BEGIN Source data
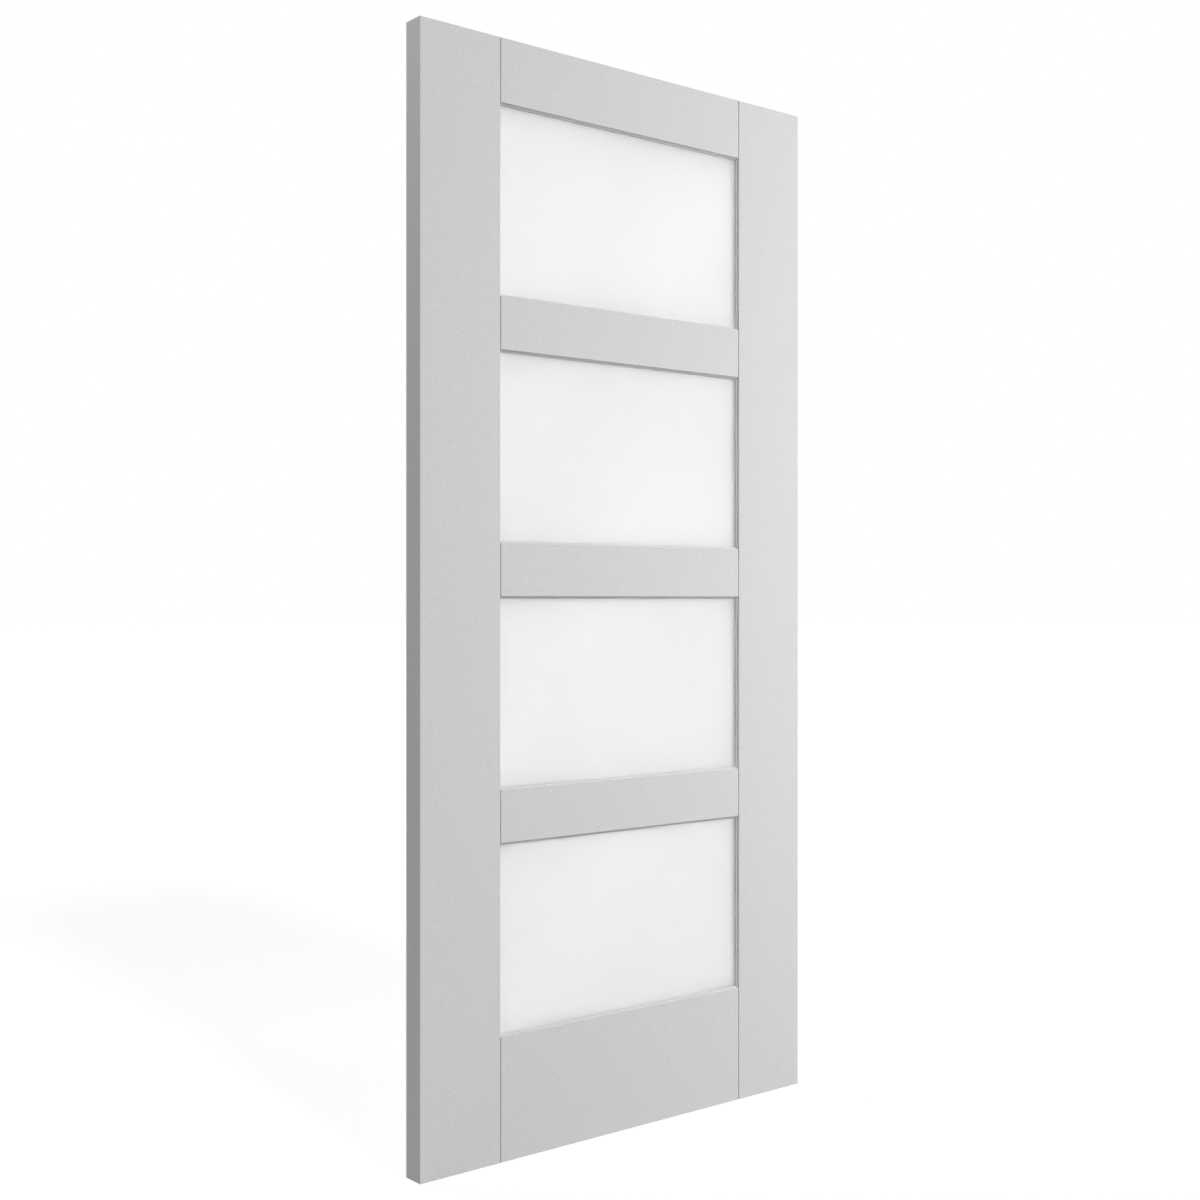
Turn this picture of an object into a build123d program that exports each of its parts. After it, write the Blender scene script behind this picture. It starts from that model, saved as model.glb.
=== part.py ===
"""Glazed interior door leaf: two stiles, five rails and four glazed lights.

Millimetres. X runs across the leaf from its hanging edge, Y from the front face to
the back face, Z up. The origin is the middle of the hanging edge.
"""
import os

from build123d import *

os.makedirs("parts", exist_ok=True)

# leaf
leaf_width = 915.0
leaf_height = 1981.0
leaf_thickness = 44.0
stile_width = 167.0
top_rail_height = 114.0
mid_rail_height = 94.0
bottom_rail_height = 221.0
light_count = 4
arris = 0.6                 # small chamfer along every long edge
quirk_width = 1.5           # narrow groove down both faces where a rail meets a stile
quirk_depth = 3.0

# moulded edge round each light, the same on the front lip and on the back bead
recess_depth = 5.0          # square step from the face down to the ledge
ledge_width = 3.0           # flat of the ledge
nose_slope = 0.5            # how far the nose leans out on its way down to the glass

# sealed glazing unit and the rebate it sits in
pane_thickness = 4.0
spacer_thickness = 20.0
spacer_width = 9.0
rebate_width = 10.0         # from the edge of the light into the stile or rail
unit_clearance = 3.0        # round the unit inside its rebate
block_length = 60.0

# derived
half_t = leaf_thickness / 2
half_h = leaf_height / 2
light_width = leaf_width - 2 * stile_width
light_height = (leaf_height - top_rail_height - bottom_rail_height
                - (light_count - 1) * mid_rail_height) / light_count
light_x0 = stile_width
light_x1 = leaf_width - stile_width
unit_half = pane_thickness + spacer_thickness / 2
lip_thickness = half_t - unit_half
nose_thickness = lip_thickness - recess_depth
unit_margin = rebate_width - unit_clearance
block_inset = light_width / 4

# height of the bottom and top edge of each light, light 1 being the top one
lights = []
for index in range(light_count):
    top = half_h - top_rail_height - index * (light_height + mid_rail_height)
    lights.append((top - light_height, top))

# sections as (offset from the edge of the light, height above the glass)
nose = [
    (0, 0),
    (ledge_width + nose_slope, 0),
    (ledge_width, nose_thickness),
    (0, nose_thickness),
]
bead = [
    (-rebate_width, 0),
    (ledge_width + nose_slope, 0),
    (ledge_width, nose_thickness),
    (0, nose_thickness),
    (0, lip_thickness - arris),
    (-arris, lip_thickness),
    (-rebate_width, lip_thickness),
]


def block(x0, x1, y0, y1, z0, z1):
    """A box between two corners."""
    return Pos((x0 + x1) / 2, (y0 + y1) / 2, (z0 + z1) / 2) * Box(x1 - x0, y1 - y0, z1 - z0)


def around(light, margin, y0, y1):
    """A box the size of a light, grown all round by a margin."""
    z0, z1 = light
    return block(light_x0 - margin, light_x1 + margin, y0, y1, z0 - margin, z1 + margin)


def mitred(section, side, light, facing):
    """A section run along one side of a light, mitred at both ends.

    facing is -1 for the front of the leaf and 1 for the back.
    """
    z0, z1 = light
    low = min(offset for offset, height in section)
    high = max(offset for offset, height in section)
    upright = side in ("left", "right")
    edge = {"left": light_x0, "right": light_x1, "bottom": z0, "top": z1}[side]
    inward = 1 if side in ("left", "bottom") else -1
    start, end = (z0, z1) if upright else (light_x0, light_x1)

    def place(along, offset, y):
        across = edge + inward * offset
        return (across, y, along) if upright else (along, y, across)

    profile = [place(start + low, offset, facing * (unit_half + height)) for offset, height in section]
    outline = [place(start + low, low, 0), place(start + high, high, 0),
               place(end - high, high, 0), place(end - low, low, 0)]
    bar = extrude(make_face(Polyline(*profile, close=True)), amount=end - start - 2 * low,
                  dir=(0, 0, 1) if upright else (1, 0, 0))
    wedge = extrude(make_face(Polyline(*outline, close=True)), amount=leaf_thickness, dir=(0, facing, 0))
    return bar & wedge


def eased_board(x0, x1, z0, z1):
    """A board of the leaf's thickness with a small chamfer along every edge of both faces."""
    board = block(x0, x1, -half_t, half_t, z0, z1)
    return chamfer(board.edges().filter_by(Axis.X) + board.edges().filter_by(Axis.Z), arris)


def quirked_board(x0, x1, z0, z1):
    """A rail's board: its ends are cut back at both faces, so a quirk shows beside each stile."""
    face = eased_board(x0 + quirk_width, x1 - quirk_width, z0, z1)
    inside = half_t - quirk_depth
    return face + block(x0, x1, -inside, inside, z0, z1)


def member(board, z0, z1, noses):
    """A stile or rail: its board, rebated for the units, with its noses on."""
    for light in lights:
        if light[0] - rebate_width < z1 and light[1] + rebate_width > z0:
            board -= around(light, rebate_width, -unit_half, half_t + 1)
    for side, light in noses:
        board += mitred(nose, side, light, -1)
    return board


def save(shape, name):
    export_step(shape, f"parts/{name}.step")


def stile(x0, x1, side):
    """A full-height member; side is the side of the lights that it closes."""
    return member(eased_board(x0, x1, -half_h, half_h), -half_h, half_h, [(side, light) for light in lights])


def rail(z0, z1, noses):
    """A member between the stiles."""
    return member(quirked_board(light_x0, light_x1, z0, z1), z0, z1, noses)


save(stile(0, light_x0, "left"), "left_stile")
save(stile(light_x1, leaf_width, "right"), "right_stile")
save(rail(lights[0][1], half_h, [("top", lights[0])]), "top_rail")
for number in range(1, light_count):
    above, below = lights[number - 1], lights[number]
    save(rail(below[1], above[0], [("bottom", above), ("top", below)]), f"mid_rail_{number}")
save(rail(-half_h, lights[-1][0], [("bottom", lights[-1])]), "bottom_rail")

# glazing: two panes on an edge spacer, stood on a pair of blocks, held by beads at the back
for number, light in enumerate(lights, start=1):
    save(around(light, unit_margin, -unit_half, -unit_half + pane_thickness), f"front_pane_{number}")
    save(around(light, unit_margin, unit_half - pane_thickness, unit_half), f"back_pane_{number}")
    spacer = (around(light, unit_margin, -spacer_thickness / 2, spacer_thickness / 2)
              - around(light, unit_margin - spacer_width, -spacer_thickness, spacer_thickness))
    save(spacer, f"spacer_{number}")

    pair = []
    for x in (light_x0 + block_inset, light_x1 - block_inset):
        pair.append(block(x - block_length / 2, x + block_length / 2, -unit_half, unit_half,
                          light[0] - rebate_width, light[0] - unit_margin))
    save(Compound(children=pair), f"setting_blocks_{number}")

    for side in ("left", "right", "top", "bottom"):
        save(mitred(bead, side, light, 1), f"{side}_bead_{number}")
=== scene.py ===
import math

import bmesh
import bpy
from bpy.props import FloatProperty, FloatVectorProperty, PointerProperty
from mathutils import Matrix, Vector


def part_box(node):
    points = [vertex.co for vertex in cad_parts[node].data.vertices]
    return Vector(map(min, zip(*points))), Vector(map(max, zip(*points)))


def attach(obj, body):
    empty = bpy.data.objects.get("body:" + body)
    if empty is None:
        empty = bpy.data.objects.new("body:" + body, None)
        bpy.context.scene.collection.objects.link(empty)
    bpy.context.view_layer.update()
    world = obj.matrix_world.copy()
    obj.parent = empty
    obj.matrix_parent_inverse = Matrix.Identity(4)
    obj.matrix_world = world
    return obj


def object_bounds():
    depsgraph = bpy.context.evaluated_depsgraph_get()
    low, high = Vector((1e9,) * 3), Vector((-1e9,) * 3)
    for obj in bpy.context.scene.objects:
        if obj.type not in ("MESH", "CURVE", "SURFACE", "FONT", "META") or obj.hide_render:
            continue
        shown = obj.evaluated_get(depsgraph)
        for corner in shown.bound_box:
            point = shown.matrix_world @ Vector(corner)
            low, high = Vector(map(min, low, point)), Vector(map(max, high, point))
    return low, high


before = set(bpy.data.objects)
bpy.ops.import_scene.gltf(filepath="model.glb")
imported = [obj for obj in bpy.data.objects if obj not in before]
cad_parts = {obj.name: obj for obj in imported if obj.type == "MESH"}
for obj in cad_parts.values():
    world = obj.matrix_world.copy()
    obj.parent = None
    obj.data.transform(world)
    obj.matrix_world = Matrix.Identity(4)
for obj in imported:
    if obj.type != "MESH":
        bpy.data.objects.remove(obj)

bl_info = {
    "name": "Glazed interior door leaf",
    "version": (1, 0, 0),
    "blender": (4, 5, 0),
    "location": "3D Viewport > Sidebar > Door leaf",
    "description": "Finishes a stile and rail door leaf with four obscure glass lights",
    "category": "Object",
}

MM = 0.001
CAD_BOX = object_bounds()
MIDDLE = (CAD_BOX[0] + CAD_BOX[1]) / 2

NODES = sorted(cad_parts)
STILES = [name for name in NODES if name.endswith("_stile")]
RAILS = [name for name in NODES if "_rail" in name]
BEADS = [name for name in NODES if "_bead_" in name]
FRONT_PANES = [name for name in NODES if name.startswith("front_pane_")]
BACK_PANES = [name for name in NODES if name.startswith("back_pane_")]
SPACERS = [name for name in NODES if name.startswith("spacer_")]
BLOCKS = [name for name in NODES if name.startswith("setting_blocks_")]
LIGHTS = range(1, len(SPACERS) + 1)

# the rails run exactly across the lights, and a bead reaches into the stile by the rebate
LIGHT_LEFT, LIGHT_RIGHT = (corner.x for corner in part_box("top_rail"))
REBATE = LIGHT_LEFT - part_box("left_bead_1")[0].x

# refractive index of each finish
ACRYLIC_IOR = 1.46
GLASS_IOR = 1.52
BAR_COATING_IOR = 1.5
POLYPROPYLENE_IOR = 1.49

PRIMER = "sprayed_acrylic_primer"
SHEEN_DRIFT = 0.05          # how far the primer's roughness drifts to either side
BLOCK_TIPS = 1.3            # how much lighter the tips of the blocks' grain are
PIN_SIDES = 16
PIN_TOP = 0.6               # top of a pin head, as a share of its foot
WHITE = 1.0                 # the strength that renders as white
LEVEL = math.radians(90)    # how far a camera or lamp turns up from looking straight down
SENSOR_WIDTH = 36.0         # millimetres
CLIP_NEAR, CLIP_FAR = 0.05, 200.0       # metres; the corners of the floor are 85 m off


def linear(code):
    """An sRGB hex colour as linear red, green and blue."""
    values = [int(code[i:i + 2], 16) / 255 for i in (1, 3, 5)]
    return tuple(v / 12.92 if v <= 0.04045 else ((v + 0.055) / 1.055) ** 2.4 for v in values)


def colour(name, description, code):
    """A colour that a user can change, from its sRGB hex value."""
    return FloatVectorProperty(name=name, description=description, subtype="COLOR",
                               size=3, min=0, max=1, default=linear(code))


def length(name, description, default, least):
    """A length that a user can change, in metres."""
    return FloatProperty(name=name, description=description, unit="LENGTH",
                         min=least, default=default)


def share(name, description, default):
    """A number from 0 to 1 that a user can change."""
    return FloatProperty(name=name, description=description, subtype="FACTOR",
                         min=0, max=1, default=default)


def angle(name, description, degrees):
    """An angle that a user can change, from its value in degrees."""
    return FloatProperty(name=name, description=description, unit="ROTATION",
                         default=math.radians(degrees))


def strength(name, description, default):
    """A strength that a user can change, from nothing up."""
    return FloatProperty(name=name, description=description, min=0, default=default)


def place(name, description, default):
    """A point that a user can change, in metres."""
    return FloatVectorProperty(name=name, description=description, subtype="XYZ",
                               unit="LENGTH", size=3, default=default)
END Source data
What this task involves:
Starting at the top of the data above, repeat every line exactly until the line containing "four glazed lights." has been given, then stop.

Result:
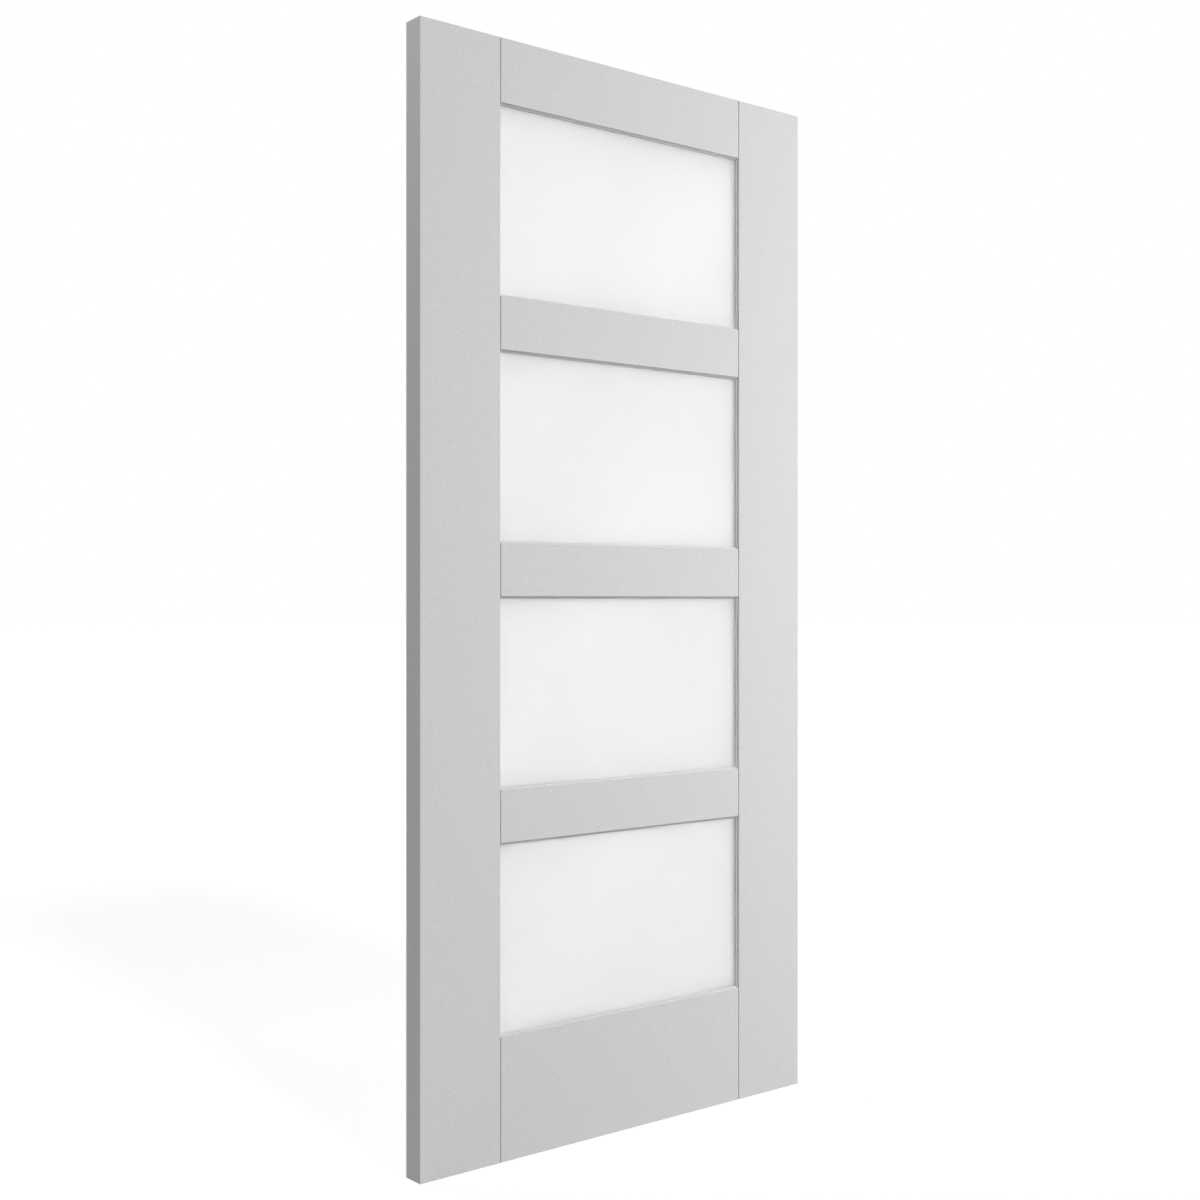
Turn this picture of an object into a build123d program that exports each of its parts. After it, write the Blender scene script behind this picture. It starts from that model, saved as model.glb.
=== part.py ===
"""Glazed interior door leaf: two stiles, five rails and four glazed lights.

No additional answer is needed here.